Yields decline as markets digest CPI data. Treasury yields dropped ~3-5 bps in the immediate aftermath of today’s tame CPI print. The move partially reversed shortly thereafter as markets further digested the CPI report’s details, but yields ultimately ended the day 4-6 bps lower across the curve as rate cut expectations in 2026 increased. The 2-year yield closed 9 bps lower on the week at 3.41%, while the 10-year yield closed 16 bps lower on the week at 4.05%. Meanwhile, technology stocks losses pressured major equity indices, with the S&P 500 closing 0.05% higher and the NASDAQ down 0.22%.

Tame inflation data boosts rate cut expectations. Headline CPI rose 0.2% MoM in January, below estimates of a 0.3% increase and marking the smallest monthly gain since July. Core CPI, which excludes volatile food and energy sectors, increased 0.3% MoM, in line with expectations and up from 0.2% in December. On an annual basis, headline CPI rose 2.4% YoY, below estimates of 2.5%, while core CPI matched expectations at 2.5% YoY. Despite core services prices increasing by the most in a year, ultimately the report was viewed positively as a sign of moderating inflation. Markets are now pricing in an ~86% chance of a rate cut by the June FOMC meeting, up from ~70% on Wednesday.
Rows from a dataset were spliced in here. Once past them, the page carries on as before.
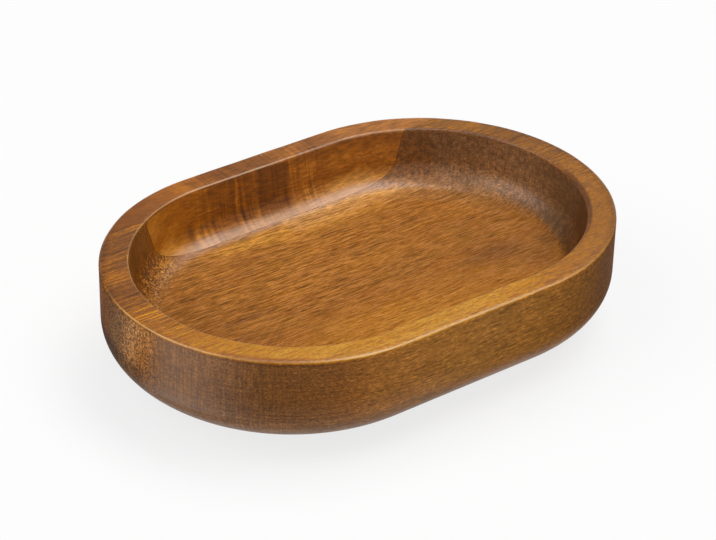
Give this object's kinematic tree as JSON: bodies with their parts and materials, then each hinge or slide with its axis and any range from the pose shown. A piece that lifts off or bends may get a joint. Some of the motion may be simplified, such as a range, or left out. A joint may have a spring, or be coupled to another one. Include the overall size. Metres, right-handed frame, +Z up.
{
  "type": "soap dish",
  "caption": "Oval wooden soap dish: a shallow hollow with a coved flat floor, an even rim and a rounded underside, glued up from edge-joined staves.",
  "frame": {"origin": "centre of the flat base, on the surface that the dish stands on", "axes": "+X along the length and the grain, +Y towards the narrow rear stave, +Z up out of the hollow"},
  "size_m": [0.14, 0.096, 0.03],
  "materials": {
    "board_wood": "sanded and oiled golden-brown hardwood, satin",
    "stave_wood": "sanded and oiled red-brown hardwood with dark bands, satin",
    "wood_glue": "cured wood glue, amber brown, flush with the wood"
  },
  "bodies": {
    "root": {"main_board": "board_wood", "rear_stave": "stave_wood", "glue_line": "wood_glue"}
  },
  "joints": []
}
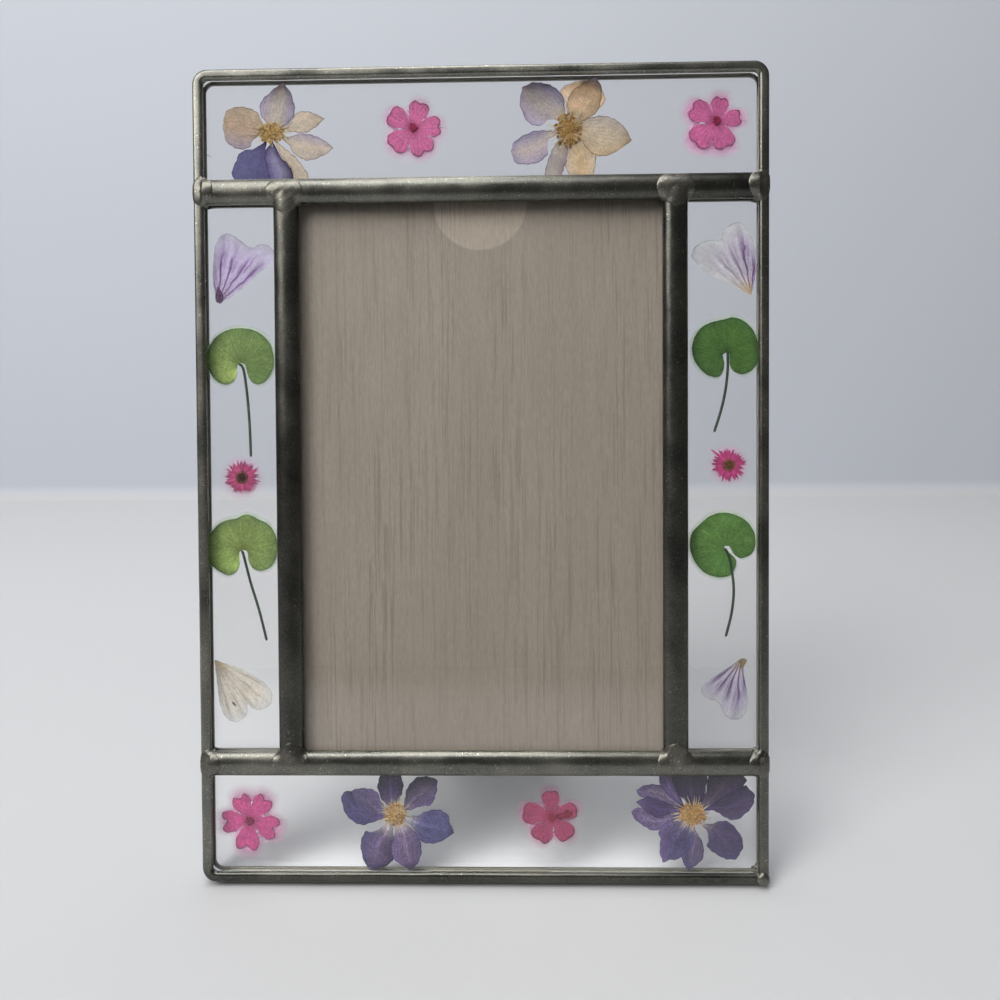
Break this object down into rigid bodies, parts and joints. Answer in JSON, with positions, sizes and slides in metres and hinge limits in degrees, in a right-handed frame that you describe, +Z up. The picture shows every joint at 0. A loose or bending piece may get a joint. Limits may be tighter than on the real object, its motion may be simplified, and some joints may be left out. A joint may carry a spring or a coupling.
{
  "type": "pressed flower frame",
  "caption": "Standing leaded-glass picture frame: pressed flowers and leaves between panes around a print window, with a hinged easel leg behind.",
  "frame": {"origin": "On the standing surface, under the middle of the box around the frame and its open easel leg.", "axes": "+Z up, front of the frame towards -Y, leaning back 13 degrees towards +Y; +X to the right seen from the front."},
  "size_m": [0.154, 0.0724, 0.2157],
  "materials": {
    "came": "dark grey patinated zinc came, softly shiny where it is rubbed, with soldered joints",
    "tinned_sheet": "tinned steel sheet, dull grey",
    "glass": "clear thin float glass",
    "print_paper": "photo paper with a plain greyish-brown printed wood grain",
    "green_leaf": "dried leaf, matt, fully green",
    "pale_leaf": "dried leaf, matt, mottled yellowish green",
    "cream_petal": "dried petal, papery, faded cream with violet edges",
    "purple_petal": "dried petal, papery, deep violet blue",
    "pink_petal": "dried petal, papery, strong pink",
    "lilac_petal": "dried petal, thin and half see-through, pale lilac with purple veins"
  },
  "bodies": {
    "frame": {"outer_came": "came", "upper_crossbar": "came", "lower_crossbar": "came", "left_upright": "came", "right_upright": "came", "top_strip_front_glass": "glass", "top_strip_rear_glass": "glass", "bottom_strip_front_glass": "glass", "bottom_strip_rear_glass": "glass", "left_strip_front_glass": "glass", "left_strip_rear_glass": "glass", "right_strip_front_glass": "glass", "right_strip_rear_glass": "glass", "window_glass": "glass", "photo_insert": "print_paper", "back_plate": "tinned_sheet", "hinge_plate": "tinned_sheet", "hinge_pin": "tinned_sheet", "larkspur_top_left": "cream_petal", "larkspur_top_right": "cream_petal", "larkspur_bottom_left": "purple_petal", "larkspur_bottom_right": "purple_petal", "verbena_top_left": "pink_petal", "verbena_top_right": "pink_petal", "verbena_bottom_left": "pink_petal", "verbena_bottom_right": "pink_petal", "mallow_petal_upper_left": "lilac_petal", "mallow_petal_lower_left": "lilac_petal", "mallow_petal_upper_right": "lilac_petal", "mallow_petal_lower_right": "lilac_petal", "leaf_upper_left": "pale_leaf", "leaf_lower_left": "pale_leaf", "leaf_upper_right": "green_leaf", "leaf_lower_right": "green_leaf", "daisy_left": "pink_petal", "daisy_right": "pink_petal"},
    "leg": {"easel_leg": "tinned_sheet"}
  },
  "joints": [
    {"name": "easel_hinge", "type": "hinge", "parent": "frame", "child": "leg", "pos_m": [0, 0.00406, 0.13591], "axis": [-1, 0, 0], "range_deg": [0, 24.8]}
  ]
}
Bessent expects Warsh’s Fed chair hearing to happen, despite Tillis’ vow to block vote. Treasury Secretary Scott Bessent shared that, after meeting with a group of Republican senators, he has reached an agreement to hold a hearing for President Trump’s Fed chair nominee, Kevin Warsh. Bessent’s announcement on CNBC today comes after Republican Senator Thom Tillis, the head of the Senate Banking Committee which reviews Fed nominees, vowed to block any Fed nominee vote until the Justice Department investigation into the Fed is resolved. Bessent said, “Senator Tillis wants to keep a hold on any vote… But I think it’s important to get the hearings underway. And I think we have an agreement to do that.”